Apr 8, 08:55 PM

Deep Cogito Unveils Open-Source AI Models with Hybrid Architecture and Iterative Self-Improvement

Deep Cogito, a San Francisco-based AI startup, has launched a lineup of open-source language models under the Cogito v1 series, ranging in size from 3 billion to 70 billion parameters. These models reportedly outperform comparably-sized open-source alternatives, including Meta's LLaMA and Alibaba's Qwen models, and use a hybrid architecture that supports both standard and reasoning modes. The models employ a novel training approach called Iterated Distillation and Amplification (IDA), which enables iterative self-improvement by refining reasoning capabilities and distilling them back into the model. This technique has demonstrated strong performance in reasoning mode, particularly in tasks requiring advanced reasoning and multilingual capabilities. Deep Cogito's models are available under open licenses and can be accessed through platforms such as Hugging Face, Together AI, Ollama, and Fireworks AI. The company also plans to release larger models, scaling up to 671 billion parameters, in the coming months.

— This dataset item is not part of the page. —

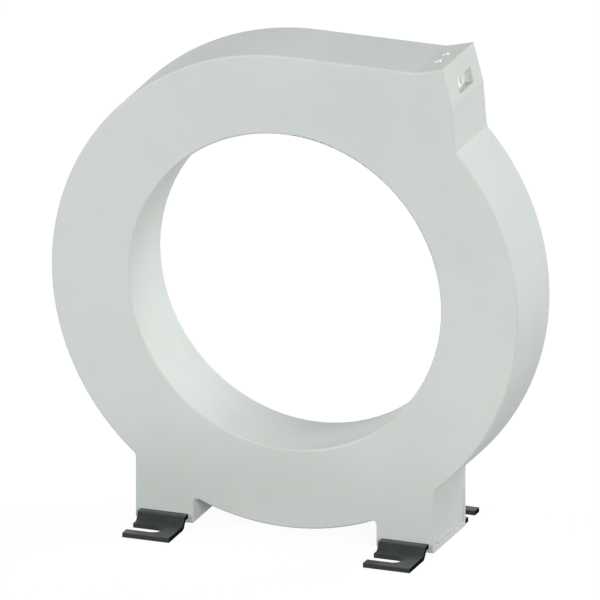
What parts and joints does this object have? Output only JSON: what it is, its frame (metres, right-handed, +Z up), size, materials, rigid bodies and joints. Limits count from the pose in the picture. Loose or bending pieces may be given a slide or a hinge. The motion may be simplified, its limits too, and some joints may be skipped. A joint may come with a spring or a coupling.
{
  "type": "ring-core current transformer",
  "caption": "Current transformer with a round through window in a moulded ring housing, a corner clamp terminal and slotted metal mounting feet.",
  "frame": {"origin": "on the mounting plane, under the middle of the window, at mid-depth of the housing", "axes": "+Z up from the mounting plane, +Y along the window's axis towards the back cover, +X towards the terminal corner"},
  "size_m": [0.21, 0.083, 0.2182],
  "materials": {
    "housing": "satin moulded",
    "cover": "satin moulded",
    "core_case": "moulded",
    "core": "tape-wound magnetic strip",
    "winding": "enamelled copper wire",
    "tape": "polyester film tape",
    "lead_red": "insulated stranded lead",
    "lead_blue": "insulated stranded lead",
    "terminal_plastic": "satin moulded",
    "contact": "tinned brass",
    "clamp_steel": "zinc plated",
    "screw_steel": "zinc plated",
    "bracket_steel": "black coated steel"
  },
  "bodies": {
    "housing": {"housing_shell": "housing", "rear_cover": "cover", "core_case_tray": "core_case", "core_case_lid": "core_case", "magnetic_core": "core", "secondary_winding": "winding", "winding_wrap": "tape", "lead_start": "lead_red", "lead_finish": "lead_blue", "terminal_body": "terminal_plastic", "contact_bar_front": "contact", "contact_bar_rear": "contact", "bracket_front_left": "bracket_steel", "bracket_front_right": "bracket_steel", "bracket_rear_left": "bracket_steel", "bracket_rear_right": "bracket_steel"},
    "screw_front": {"terminal_screw_front": "screw_steel"},
    "screw_rear": {"terminal_screw_rear": "screw_steel"},
    "cage_front": {"clamp_cage_front": "clamp_steel"},
    "cage_rear": {"clamp_cage_rear": "clamp_steel"}
  },
  "joints": [
    {"name": "screw_front_turn", "type": "hinge", "parent": "housing", "child": "screw_front", "pos_m": [0.06397, -0.00425, 0.21378], "axis": [-0.2504, 0, 0.9681], "range_deg": [-1980, 0]},
    {"name": "cage_front_rise", "type": "slide", "parent": "housing", "child": "cage_front", "axis": [-0.2504, 0, 0.9681], "range_m": [0, 0.00275]},
    {"name": "screw_rear_turn", "type": "hinge", "parent": "housing", "child": "screw_rear", "pos_m": [0.06397, 0.00525, 0.21378], "axis": [-0.2504, 0, 0.9681], "range_deg": [-1980, 0]},
    {"name": "cage_rear_rise", "type": "slide", "parent": "housing", "child": "cage_rear", "axis": [-0.2504, 0, 0.9681], "range_m": [0, 0.00275]}
  ],
  "couplings": [
    {"joint": "screw_front_turn", "follows": "cage_front_rise", "rad_per_m": -12566},
    {"joint": "screw_rear_turn", "follows": "cage_rear_rise", "rad_per_m": -12566}
  ]
}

In addition to general-purpose language tasks, the company introduced DeepCoder-14B, a coding-focused model that outperforms other models of similar size, such as o3-mini, in coding-related benchmarks. Developed in collaboration with Agentica, the dataset, training recipes, and code for DeepCoder-14B have been fully open-sourced. The models also feature advanced tool-calling capabilities, further enhancing their utility for coding and agent-based tasks.